Like all great people, Margaret Thatcher was eventually pulled down by her implacable will, when the furtherance of that will exhausted those who continued to be held by her high standards.  She was thrown out not by her people, but by her party, who made the recurrent failed argument  that a continued rigorous governance on principle had exhausted the population and could no longer be supported.  Once again, the pale copy of ideal over performance led to the defeat of the conservatives, by the liberals led by Tony Blair who recognized the fatal mistake and campaigned as the True Hybrid of Thatcherism and Humanism.  In her later years, as she led a quiet family existence, the chance to forget her successes and rewrite history proved tempting to a media no longer afraid of her brilliance and energy for defense of ideas.  To be great is to eventually be destroyed by those who could not cotton to her greatness.  This proved no different for Thatcher then for her predecessor Churchill or her compatriot Reagan.
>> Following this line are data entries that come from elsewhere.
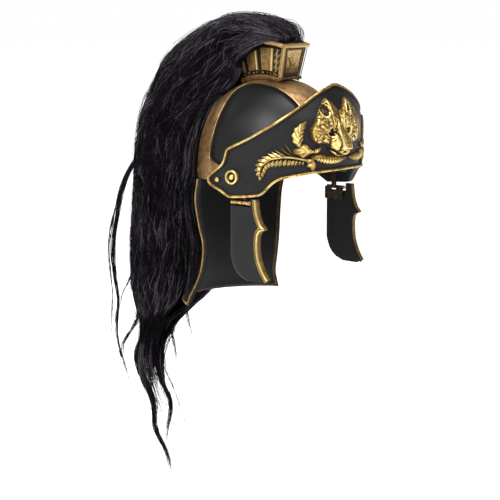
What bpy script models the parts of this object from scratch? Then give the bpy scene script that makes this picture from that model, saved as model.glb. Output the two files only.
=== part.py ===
"""Roman parade helmet of a one-sixth scale figure, with a hair plume.

Every length below is in millimetres and becomes metres when a mesh is made. +Z is up, the front
faces -Y, and the wearer's left is +X. The origin is the inner top of the bowl, where the helmet
sits on a head.
"""

import math

import bmesh
import bpy
import numpy as np

MM = 0.001

# Fits between pieces
seat_gap = 0.2
relief_step = 0.04
pin_clearance = 0.06

# Bowl
bowl_half_width = 16.6
bowl_half_length = 19.2
bowl_half_height = 20.3
bowl_wall = 1.0
bowl_skirt = 1.5
bowl_sides = 34
bowl_rows = 7

# Gold bands over the bowl
band_rise = 0.45
midline_half_width = 5.0
cross_front = 5.2
cross_width = 4.5
rim_band_height = 4.4
rim_band_fall = 0.3
rear_rim_height = 1.3
rim_tuck = 0.5
front_band_reach = 16.2
rim_band_reach = 9.0

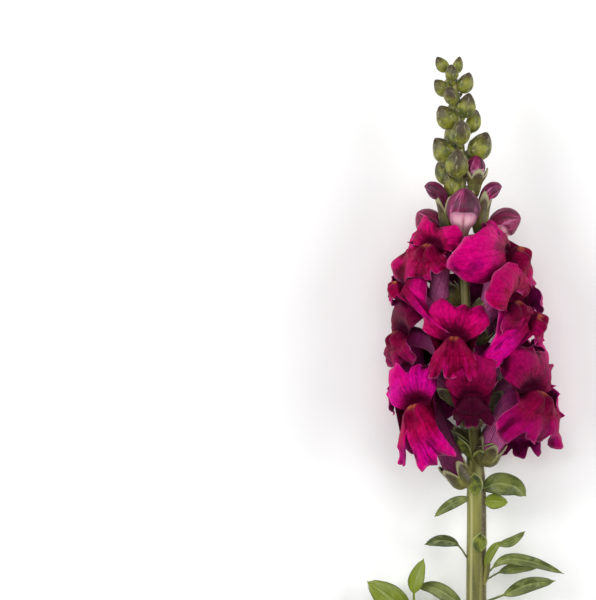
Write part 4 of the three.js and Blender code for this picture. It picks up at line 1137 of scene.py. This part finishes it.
def green_bud(x, y, above, width, length, lean_right, lean_up):
    """
    A bud wrapped in its calyx: a pear shape whose sepals overlap in steps, with thin pale edges and a
    small dark beak, on a short stalk. Its radius is width / 2 x sin(pi t^0.88)^0.62, a little wider at the
    foot, where t runs from 0 to 1 along it, and each sepal adds a step that grows round the bud.
    """
    middle = beside([x, y, above])
    right, lift = math.radians(lean_right), math.radians(lean_up)
    axis = np.array([math.sin(right) * math.cos(lift), math.cos(right) * math.cos(lift), math.sin(lift)])
    side, up, forward = frame_along(axis, [0, 0, 1])
    t, turn = np.linspace(0, 1, 30)[:, None], around(50)
    profile = np.sin(math.pi * t**0.88) ** 0.62 * (1.04 - 0.1 * t) + 0.1 * (1 - t)
    share = (turn * SEPALS / (2 * math.pi) + 0.35 * t + x) % 1
    step = 0.13 * (share - 0.5) * ease(0.02, 0.3, t) * ease(1.0, 0.8, t)
    foot = middle - forward * 0.5 * length
    rise = t * length * (1 + 0.04 * np.cos(2 * math.pi * share) * t)
    hooked = foot + forward * rise[..., None] + up * (0.06 * length * t**3)[..., None]
    start = root_of(min(foot[1] - 2, 300), foot)
    stalk = np.linspace(0, 0.9, 6)[:, None, None]
    rings = np.concatenate([
        ringed(start + (foot - start) * stalk, side, up, np.full((6, 1), min(0.9, width * 0.16)), turn),
        ringed(hooked, side, up, width / 2 * profile * (1 + step), turn),
    ])
    seam = np.minimum(share, 1 - share)
    flush = 0.85 * ease(0.5, 0.95, t) + 0.4 * bell(seam, 0, 0.1) * ease(0.2, 0.7, t)
    flush = flush + 0.8 * ease(2.2, 3.0, above) * bell(turn, 1.7, 0.55) * bell(t, 0.62, 0.3)
    edge = 0.4 * bell(share, 1.0, 0.05) * ease(0.15, 0.3, t) * ease(0.98, 0.85, t)
    bare_stalk = np.zeros((len(stalk), len(turn)))
    values = {"flush": np.clip(flush, 0, 0.88), "edge": edge}
    return ring_surface(rings, {name: np.concatenate([bare_stalk, grid]) for name, grid in values.items()})


def green_buds():
    """All green buds as one surface."""
    return joined([green_bud(*one) for one in GREEN_BUDS])


def blade(rib, half_widths, normal_up, fold, across=14, wave=0.0, phase=0.0):
    """
    A thin leaf as one closed surface. A cross-section runs over its face from left to right and back
    underneath. rib is its midrib, row by row. The halves fold up along it, and the margins wave.
    """
    side, up, _ = frame_along(np.gradient(rib, axis=0), normal_up)
    p, q = np.linspace(-1, 1, across), np.linspace(0, 1, len(rib))[:, None]
    wide, out = half_widths[:, None], np.abs(p)
    lift = out * np.sin(fold) + wave * out**2 * np.sin(9 * q + 2 * np.sign(p) + phase) * ease(0.05, 0.4, q)
    middle = rib[:, None] + side[:, None] * (wide * p * np.cos(fold))[..., None]
    middle = middle + up[:, None] * (wide * lift)[..., None]
    thick = BLADE_THICKNESS / 2 * (0.35 + 0.65 * np.sqrt(np.clip(1 - p**2, 0, 1)))
    groove, keel = -0.24 * bell(p, 0, 0.1), 0.45 * bell(p, 0, 0.12) * ease(1, 0.3, q)
    top = middle + up[:, None] * (thick + groove)[..., None]
    under = middle - up[:, None] * (thick + keel)[..., None]

    # the values of a cross-section, over the face and back
    out = np.concatenate([out, out[::-1]])
    slanted = np.abs(np.sin(math.pi * (4.5 * q - 1.6 * out)))
    midrib = 0.5 * bell(out, 0, 0.09) * ease(1.0, 0.8, q)
    values = {
        "front": np.arange(2 * across) < across,
        "rib": np.clip(midrib + 0.28 * bell(slanted, 0, 0.16) * ease(1.0, 0.7, out), 0, 1),
        "edge": 0.5 * ease(0.7, 1.0, out),
        "grain": 0.5 + 0.5 * np.cos(22 * out**0.8 * (1 + 0.15 * q)),
        "flush": 0.2 * ease(0.8, 1.0, q),
    }
    return ring_surface(np.concatenate([top, under[:, ::-1]], 1), values)


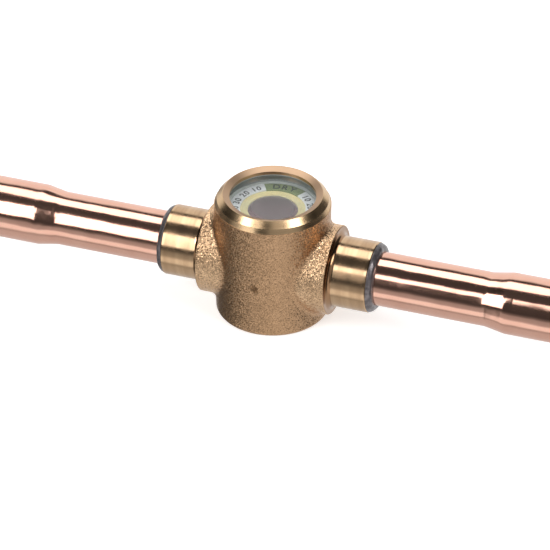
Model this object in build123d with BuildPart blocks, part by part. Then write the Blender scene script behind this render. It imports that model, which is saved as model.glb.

Yet death re-writes all history, and the immense imprint of a life overwhelms all superficial efforts to distort it.  The call of contemporary Prime Ministers in her shadow make it clear she is a once in a lifetime figure – no perspectives on Heath, Wilson, Callaghan, Major, Blair, Brown, or Cameron are likely to echo through the centuries as will the Lady Thatcher in the hallowed halls of British Parliamentary history.  She was a leader of people who happened to be a woman, a deliverer of a country who happened to be a commoner, and an intellectual giant of economic governance who happened to be the grocer’s daughter. None of these stereotyped categorizations turned out to matter in the least.   Let them try to knock her down.  She is a force of nature that withstands all slings and arrows.   Margaret Thatcher, a true defender of the Ramparts,  died today at 87, but you will never see extinguished the blazing light  of her effervescent star.

 Be not afraid of greatness.

Some are born great, some achieve greatness, and others have greatness thrust upon them.